### Task statement
The exercise asks for every line of the data to be reproduced exactly.

## BEGIN Given information

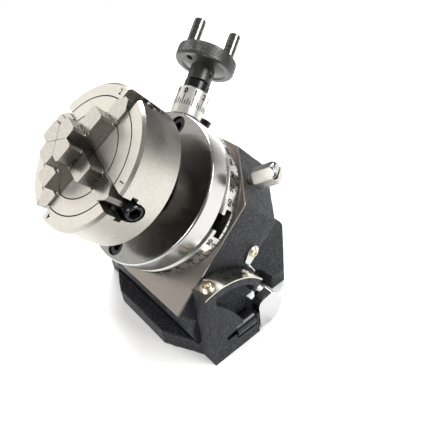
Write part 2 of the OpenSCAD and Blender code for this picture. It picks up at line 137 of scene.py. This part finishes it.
# name, colour, roughness, grain scale, colour change, roughness change, stretch, bump, metal
MAT = {
    "cast": crinkle("cast_paint"),
    "ground": steel("ground_face", (0.26, 0.236, 0.214), 0.33, 500, 0.06, 0.05, (1, 8, 1)),
    "table": steel("table_steel", (0.46, 0.45, 0.425), 0.25, 700, 0.08, 0.07, (1, 1, 6)),
    # polished adapter face: real polish, with a base colour set well below the turned rim's as a
    # painted dark reflection of the chuck's underside
    "mirror": steel("polished_plate_painted_reflection", (0.26, 0.26, 0.255), 0.17, 300, 0.05, 0.04, bumpiness=0.01),
    "rim": steel("turned_rim", (0.45, 0.445, 0.435), 0.22, 600, 0.05, 0.06, (1, 1, 5), 0.03),
    "face": steel("chuck_face", (0.66, 0.63, 0.58), 0.48, 900, 0.04, 0.05, bumpiness=0.04),
    "chuck": steel("chuck_steel", (0.43, 0.41, 0.37), 0.30, 900, 0.06, 0.06, bumpiness=0.05),
    "jaw": steel("jaw_steel", (0.50, 0.475, 0.44), 0.24, 600, 0.05, 0.05, bumpiness=0.02),
    # darker copy of the jaw steel for the jaw sides: painted shade
    "jaw_side_painted_shade": steel("jaw_side_painted_shade", (0.17, 0.16, 0.145), 0.25, 700, 0.10, 0.06, bumpiness=0.03),
    "black": steel("black_oxide", (0.020, 0.020, 0.022), 0.22, 1500, 0.2, 0.06, metal=0.6),
    "wheel": steel("handwheel_grey", (0.060, 0.061, 0.058), 0.34, 1500, 0.2, 0.06, metal=0.7),
    "bright": steel("bright_polish", (0.50, 0.50, 0.495), 0.20, 200, 0.02, 0.03, bumpiness=0.01),
    "plain": steel("plain_steel", (0.40, 0.40, 0.40), 0.3, 700, 0.08, 0.06),
    "handle": steel("handle_grey", (0.20, 0.20, 0.185), 0.24, 700, 0.35, 0.08, bumpiness=0.08,
                    metal=0.95),
    "bronze": steel("bronze", (0.62, 0.42, 0.20), 0.3, 600, 0.08),
    "zinc": steel("yellow_zinc", (0.74, 0.67, 0.52), 0.24, 900, 0.12, 0.08),
    "brass": steel("brass_tint", (0.66, 0.58, 0.38), 0.27, 900, 0.12, 0.08),
    "dial": steel("dial_silver", (0.56, 0.55, 0.515), 0.34, 800, 0.05, 0.05, bumpiness=0.03,
                  metal=0.65),
    "strip": steel("scale_strip", (0.44, 0.42, 0.38), 0.2, 500, 0.07, 0.06),
    "knob": steel("knob_satin", (0.42, 0.41, 0.385), 0.27, 700, 0.06, 0.06),
    "ink": steel("black_filling", (0.010, 0.010, 0.011), 0.80, 900, 0.2, 0.05, metal=0.0),
}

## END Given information

### Written response
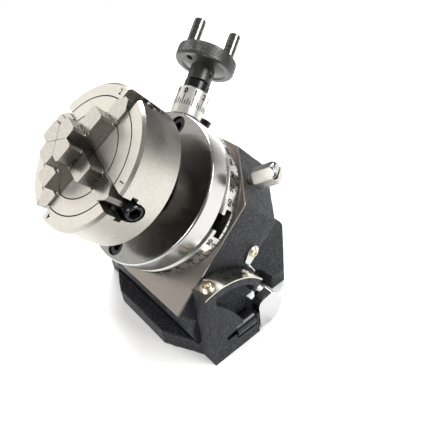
Write part 2 of the OpenSCAD and Blender code for this picture. It picks up at line 137 of scene.py. This part finishes it.
# name, colour, roughness, grain scale, colour change, roughness change, stretch, bump, metal
MAT = {
    "cast": crinkle("cast_paint"),
    "ground": steel("ground_face", (0.26, 0.236, 0.214), 0.33, 500, 0.06, 0.05, (1, 8, 1)),
    "table": steel("table_steel", (0.46, 0.45, 0.425), 0.25, 700, 0.08, 0.07, (1, 1, 6)),
    # polished adapter face: real polish, with a base colour set well below the turned rim's as a
    # painted dark reflection of the chuck's underside
    "mirror": steel("polished_plate_painted_reflection", (0.26, 0.26, 0.255), 0.17, 300, 0.05, 0.04, bumpiness=0.01),
    "rim": steel("turned_rim", (0.45, 0.445, 0.435), 0.22, 600, 0.05, 0.06, (1, 1, 5), 0.03),
    "face": steel("chuck_face", (0.66, 0.63, 0.58), 0.48, 900, 0.04, 0.05, bumpiness=0.04),
    "chuck": steel("chuck_steel", (0.43, 0.41, 0.37), 0.30, 900, 0.06, 0.06, bumpiness=0.05),
    "jaw": steel("jaw_steel", (0.50, 0.475, 0.44), 0.24, 600, 0.05, 0.05, bumpiness=0.02),
    # darker copy of the jaw steel for the jaw sides: painted shade
    "jaw_side_painted_shade": steel("jaw_side_painted_shade", (0.17, 0.16, 0.145), 0.25, 700, 0.10, 0.06, bumpiness=0.03),
    "black": steel("black_oxide", (0.020, 0.020, 0.022), 0.22, 1500, 0.2, 0.06, metal=0.6),
    "wheel": steel("handwheel_grey", (0.060, 0.061, 0.058), 0.34, 1500, 0.2, 0.06, metal=0.7),
    "bright": steel("bright_polish", (0.50, 0.50, 0.495), 0.20, 200, 0.02, 0.03, bumpiness=0.01),
    "plain": steel("plain_steel", (0.40, 0.40, 0.40), 0.3, 700, 0.08, 0.06),
    "handle": steel("handle_grey", (0.20, 0.20, 0.185), 0.24, 700, 0.35, 0.08, bumpiness=0.08,
                    metal=0.95),
    "bronze": steel("bronze", (0.62, 0.42, 0.20), 0.3, 600, 0.08),
    "zinc": steel("yellow_zinc", (0.74, 0.67, 0.52), 0.24, 900, 0.12, 0.08),
    "brass": steel("brass_tint", (0.66, 0.58, 0.38), 0.27, 900, 0.12, 0.08),
    "dial": steel("dial_silver", (0.56, 0.55, 0.515), 0.34, 800, 0.05, 0.05, bumpiness=0.03,
                  metal=0.65),
    "strip": steel("scale_strip", (0.44, 0.42, 0.38), 0.2, 500, 0.07, 0.06),
    "knob": steel("knob_satin", (0.42, 0.41, 0.385), 0.27, 700, 0.06, 0.06),
    "ink": steel("black_filling", (0.010, 0.010, 0.011), 0.80, 900, 0.2, 0.05, metal=0.0),
}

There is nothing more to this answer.